For UK B2B marketing professionals

The Downturn Discount

Recessions are the cheapest time to win the buyer’s attention. Most businesses will walk past it.

The board hasn’t asked you yet. But the meeting is coming. When “we need to find cuts” lands on the agenda, marketing will be the first line under the pen — unless you walk in with the evidence to turn the decision back into a conversation. Eight cards. The argument you can take in tomorrow.

01

In a downturn, the buyer’s attention goes on sale.

Most marketing budgets sit heavily in digital. In a downturn, that’s where the squeeze hurts most. Half your competitors are going quiet, the named buyer’s inbox is calmer, the letter gets read, the call gets returned. The same marketing spend, using direct access, gives you more bang for your buck — more attention, more responses, more new pipeline. Same money. More results. (The mechanism is on card 3 — it’s the closest thing marketing has to a law.) The window closes when the competitors come back. Take that to the meeting.

4.4% Direct mail
0.12% Email
0.04% Display ads
DMA UK Response Rate Report — like-for-like B2B response rates by channel. Display ads = sponsored / programmatic banner advertising (broadcast).
See the evidence

In a downturn, two effects compound. First, with broadcast competition gone quiet, named decision-makers actually engage with what arrives in their inbox or on their desk. Second, B2B buyers shift toward deliberate, focused research as decision-making becomes more risk-aware.

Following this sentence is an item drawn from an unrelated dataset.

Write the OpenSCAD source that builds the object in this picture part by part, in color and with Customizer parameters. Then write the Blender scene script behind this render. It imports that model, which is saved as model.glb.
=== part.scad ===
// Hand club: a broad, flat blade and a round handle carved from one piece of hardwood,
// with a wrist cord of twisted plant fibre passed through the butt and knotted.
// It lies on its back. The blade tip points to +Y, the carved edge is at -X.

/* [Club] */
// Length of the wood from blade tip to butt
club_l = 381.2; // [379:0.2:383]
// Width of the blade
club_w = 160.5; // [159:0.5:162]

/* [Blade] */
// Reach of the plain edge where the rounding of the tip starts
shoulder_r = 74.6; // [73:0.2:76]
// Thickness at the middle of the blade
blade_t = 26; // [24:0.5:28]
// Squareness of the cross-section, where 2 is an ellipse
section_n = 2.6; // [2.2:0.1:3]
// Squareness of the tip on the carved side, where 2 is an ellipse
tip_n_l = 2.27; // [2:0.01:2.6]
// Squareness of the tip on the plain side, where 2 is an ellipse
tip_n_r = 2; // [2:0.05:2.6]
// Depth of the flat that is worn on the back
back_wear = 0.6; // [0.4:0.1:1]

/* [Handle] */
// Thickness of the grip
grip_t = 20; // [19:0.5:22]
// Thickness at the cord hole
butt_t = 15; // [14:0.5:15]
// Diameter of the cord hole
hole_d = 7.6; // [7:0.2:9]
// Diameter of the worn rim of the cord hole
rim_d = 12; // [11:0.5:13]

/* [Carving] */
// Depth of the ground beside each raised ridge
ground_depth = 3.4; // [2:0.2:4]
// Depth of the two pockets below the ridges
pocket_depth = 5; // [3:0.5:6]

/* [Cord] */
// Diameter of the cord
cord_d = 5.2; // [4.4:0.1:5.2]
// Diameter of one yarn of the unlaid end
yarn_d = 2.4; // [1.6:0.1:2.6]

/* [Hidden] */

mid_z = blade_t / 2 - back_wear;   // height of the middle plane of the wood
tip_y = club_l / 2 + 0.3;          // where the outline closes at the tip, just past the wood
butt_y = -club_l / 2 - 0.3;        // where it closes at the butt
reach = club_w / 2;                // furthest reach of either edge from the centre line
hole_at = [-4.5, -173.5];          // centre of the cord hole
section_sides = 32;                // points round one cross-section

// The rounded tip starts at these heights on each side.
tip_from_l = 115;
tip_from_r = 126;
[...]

The DMA’s response-rate triple captures the result on like-for-like methodology: direct mail at 4.4%, email at 0.12%, display advertising at 0.04%. Direct mail and email are both direct-access channels — sent to named recipients. Display is broadcast — sponsored / programmatic banner advertising reaching a general audience. The gap between direct and broadcast widens in a downturn, because broadcast competes harder for less attention while direct-access response rates hold (and often climb).

Sources
  • Futuri Media — The Strategic Advantage of Advertising During Economic Downturns
  • DMA — Response Rate Report (most recent comparable cycle)
  • Advertising Association — written evidence to UK Parliament (2020)
02

The cut-marketing reflex is the most expensive instinct in business.

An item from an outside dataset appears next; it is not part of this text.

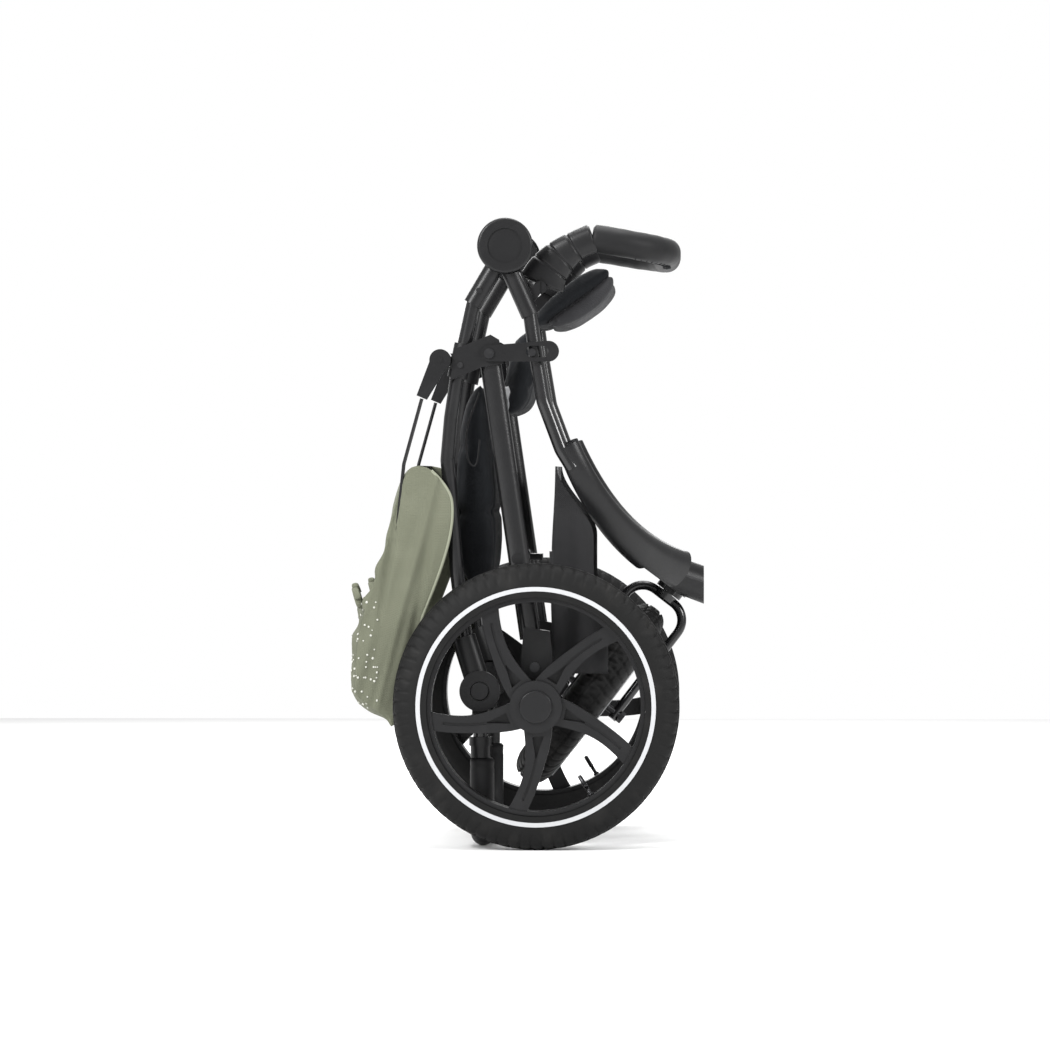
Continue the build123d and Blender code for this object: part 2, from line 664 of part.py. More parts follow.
CANOPY_BACK = [(-158, 515), (-112, 529), (-99, 505), (-96, 475), (-104, 420), (-116, 365),
               (-131, 334), (-158, 240)]
CANOPY_FOLD = [(-169, 521), (-178, 497), (-200, 450), (-221, 384), (-231, 342), (-238, 290),
               (-241, 250), (-237, 200), (-224, 172), (-186, 168), (-166, 230)]
with BuildPart() as canopy_rear:
    with BuildSketch(Plane(origin=(0, 238, 0), x_dir=(1, 0, 0), z_dir=(0, -1, 0))):
        with BuildLine():
            Polyline(*CANOPY_BACK, close=True)
        make_face()
    extrude(amount=476)
    with BuildSketch(Plane(origin=(0, 228.5, 0), x_dir=(1, 0, 0), z_dir=(0, -1, 0))):
        with BuildLine():
            Polyline((-122, 545), (-90, 545), (-90, 300), (-139, 300), (-130, 334), close=True)
        make_face()
    extrude(amount=457, mode=Mode.SUBTRACT)
save(canopy_rear, "canopy_rear")

with BuildPart() as canopy_front:
    with BuildSketch(Plane(origin=(0, 240, 0), x_dir=(1, 0, 0), z_dir=(0, -1, 0))):
        with BuildLine():
            Polyline(*CANOPY_FOLD, close=True)
        make_face()
    extrude(amount=480)
    add(bow.part, mode=Mode.SUBTRACT)
save(canopy_front, "canopy_front")

# ---- seat and basket ----
SEAT_BACK = [(-64, 650), (-46, 640), (-48, 560), (-44, 470), (-48, 400), (-46, 352), (-84, 346),
             (-92, 400), (-90, 560), (-76, 640)]
SEAT_PAN = [(-62, 652), (-40, 642), (-36, 600), (-12, 592), (2, 640), (8, 690), (18, 712), (2, 738),
            (-26, 706), (-54, 690)]
LEG_REST = [(19, 713), (34, 708), (80, 742), (106, 770), (121, 804), (92, 798), (64, 780), (30, 744),
            (3, 739)]
for name, outline, half in (("seat_back", SEAT_BACK, SEAT_Y + 25), ("seat_pan", SEAT_PAN, SEAT_Y + 25),
                            ("leg_rest", LEG_REST, SEAT_Y)):
    with BuildPart() as pad:
        with BuildSketch(Plane(origin=(0, half, 0), x_dir=(1, 0, 0), z_dir=(0, -1, 0))):
            with BuildLine():
                Polyline(*outline, close=True)
            make_face()
        extrude(amount=2 * half)
    save(pad, name)

BASKET = [(44, 528), (62, 500), (80, 466), (94, 444), (100, 380), (118, 330), (118, 245), (33, 240),
          (36, 340), (40, 398)]
with BuildPart() as basket:
    for side in (-1, 1):
        with BuildSketch(side_plane(side, 184)):
            with BuildLine():
                Polyline(*flat(side, BASKET), close=True)
            make_face()
        extrude(amount=10)
    with BuildSketch(Plane(origin=(0, 190, 0), x_dir=(1, 0, 0), z_dir=(0, -1, 0))):
        with BuildLine():
            Polyline((40, 410), (44, 528), (49, 520), (45, 410), close=True)
        make_face()
    extrude(amount=380)
save(basket, "basket")
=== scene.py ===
# %% [markdown]
# # A folded jogging stroller
# The frame is loaded first: tubes, hinges, wheels and joints, each at its real place. This lesson gives
# every surface its finish, and makes the soft pieces and the tyres as new surfaces around that frame.

# %% Load the frame
import json
import math

import bmesh
import bpy
import numpy as np
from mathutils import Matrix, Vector


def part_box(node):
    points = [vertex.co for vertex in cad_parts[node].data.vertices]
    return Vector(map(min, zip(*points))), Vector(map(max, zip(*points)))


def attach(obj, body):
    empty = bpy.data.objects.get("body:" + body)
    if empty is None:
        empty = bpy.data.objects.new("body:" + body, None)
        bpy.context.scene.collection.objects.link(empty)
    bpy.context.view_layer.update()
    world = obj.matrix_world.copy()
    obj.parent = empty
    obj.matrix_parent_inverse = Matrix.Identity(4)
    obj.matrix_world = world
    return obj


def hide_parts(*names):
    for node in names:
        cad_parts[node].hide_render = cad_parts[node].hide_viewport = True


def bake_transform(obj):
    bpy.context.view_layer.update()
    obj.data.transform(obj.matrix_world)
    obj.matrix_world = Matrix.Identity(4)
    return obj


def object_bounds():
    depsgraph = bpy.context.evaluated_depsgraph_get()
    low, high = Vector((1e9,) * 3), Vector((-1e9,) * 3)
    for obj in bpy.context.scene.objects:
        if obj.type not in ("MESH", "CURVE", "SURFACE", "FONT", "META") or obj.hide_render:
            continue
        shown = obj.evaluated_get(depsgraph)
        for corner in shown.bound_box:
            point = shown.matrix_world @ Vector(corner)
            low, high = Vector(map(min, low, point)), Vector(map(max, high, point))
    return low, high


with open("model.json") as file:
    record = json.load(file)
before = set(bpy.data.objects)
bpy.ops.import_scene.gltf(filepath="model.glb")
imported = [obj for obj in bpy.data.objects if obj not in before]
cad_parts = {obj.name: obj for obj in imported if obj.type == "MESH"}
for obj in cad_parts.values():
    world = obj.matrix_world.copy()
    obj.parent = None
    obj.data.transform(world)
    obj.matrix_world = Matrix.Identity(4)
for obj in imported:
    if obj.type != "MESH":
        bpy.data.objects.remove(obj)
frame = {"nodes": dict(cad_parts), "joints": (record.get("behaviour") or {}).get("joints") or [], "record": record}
cad_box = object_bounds()
joints = {j["name"]: j for j in frame["joints"]}
nodes = frame["nodes"]
rng = np.random.default_rng(7)
MM = 0.001
print("frame loaded:", len(nodes), "nodes, box", cad_box)


# %% [markdown]
# ## Camera, floor and light
# A long lens from far away keeps the wheels round, as in a catalogue picture. Its height is near the
# middle of the object. A lamp on each side in front is small enough to draw a highlight along the dark
# tubes, and two wide ones soften the top and the back. A black object loses its shape in a white room, so
# the sky gives the object less light than the camera sees: the backdrop stays pale, the blacks dark.

# %% Camera, floor and light
def aim(thing, place, target):
    """Put a camera or lamp at place, looking along its own -Z at target."""
    thing.location = place
    offset = [t - p for t, p in zip(target, place)]
    thing.rotation_euler = Vector(offset).to_track_quat("-Z", "Y").to_euler()


EYE_SIDE, EYE_AWAY, EYE_HEIGHT = 0.041, 7.9, 0.516
YAW, PITCH = math.radians(1.49), math.radians(-0.497)
middle = [(a + b) / 2 for a, b in zip(*cad_box)]
eye = (cad_box[1][0] - EYE_SIDE, cad_box[0][1] - EYE_AWAY, EYE_HEIGHT)
lens = bpy.data.cameras.new("studio_camera")
camera = bpy.data.objects.new("studio_camera", lens)
bpy.context.scene.collection.objects.link(camera)
lens.sensor_width = 36.0
lens.lens = 197.7
lens.clip_end = 60.0
aim(camera, eye, (eye[0] - math.sin(YAW), eye[1] + math.cos(YAW), eye[2] + math.tan(PITCH)))
bpy.context.scene.camera = camera

# Each lamp: its place in metres, its power in watts and the side of its square in metres.
LAMPS = {
    "key_left": ((-2.2, -2.8, 2.4), 170.0, 0.9),
    "key_right": ((2.8, -2.2, 1.8), 80.0, 0.8),
    "top": ((0.0, 0.3, 3.2), 100.0, 2.0),
    "back": ((-0.5, 3.0, 2.0), 70.0, 2.4),
}
for word, (place, power, size) in LAMPS.items():
    lamp = bpy.data.lights.new(word, "AREA")
    lamp.energy = power
    lamp.size = size
    holder = bpy.data.objects.new(word, lamp)
    bpy.context.scene.collection.objects.link(holder)
    aim(holder, place, middle)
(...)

When the board wants to cut, marketing is usually the first line on the list. In 2008, companies that protected the marketing budget grew revenues by 3.5%. The ones that cut, lost 7.2%. Same year, same recession, opposite outcomes. Walk in with that one stat alone and you change the conversation. The cut feels like a saving. It isn’t.

+3.5% Maintainers
−7.2% Cutters
IPA Effectiveness Databank — 2008 recession cohort, comparable methodology.
See the evidence

The IPA Effectiveness Databank holds over 1,600 case studies dating back to 1980. Its most-cited finding from the 2008 recession: businesses that sustained marketing investment grew revenues by an average of 3.5%, while those that cut their budgets saw declines averaging 7.2%. Comparable methodology, comparable conditions, opposite outcomes — and Analytic Partners’ research finds that around 60% of brands which increased recession-period marketing outlay realised better ROI. The pattern has held through every recession since.

Sources
  • Binet & Field — IPA Effectiveness Databank
  • Analytic Partners — recession-investment ROI study (2020–22 cycle)
  • SRH Agency — What we know about advertising in a recession (2024 synthesis)
03

More bang for your buck — the closest thing marketing has to a law.

Spend more than your size says you should, and you grow. Spend less, and you shrink. That’s the rule. Forty years of IPA research; 1,600 case studies. Brands that take more of the buyer’s attention than their market share suggests they should — grow share, by roughly 0.5–0.7% a year for every 10 points “above their size”. Direct access is the cheapest, most controllable form of “above your size” in a downturn — and the version you can show on the P&L next quarter. This is the proof behind card 1: the same direct-access spend delivers more right now.

See the evidence

Excess Share of Voice (ESOV) — the difference between a brand’s share of category advertising and its share of the market — is the single most reliable predictor of market-share growth in the IPA Effectiveness Databank. Binet and Field’s analysis finds that every 10 percentage points of positive ESOV typically delivers 0.5–0.7% market-share growth a year. The relationship is not channel-specific: the underlying mechanism is share of attention captured, regardless of whether that attention is captured by category advertising, content, PR, or direct access. In a downturn, direct access is the lowest-cost route to above-share attention, because it does not pay a media-auction premium and is not affected by media deflation either way.

Sources
  • Les Binet & Peter Field — The Long and the Short of It (IPA, 2013)
  • LinkedIn B2B Institute / IPA — 5 Principles of Growth in B2B Marketing
  • INVRSN — Excess Share of Voice: The Evidence-Based Guide
04

Disappear for a year, and it takes three to five years to get back.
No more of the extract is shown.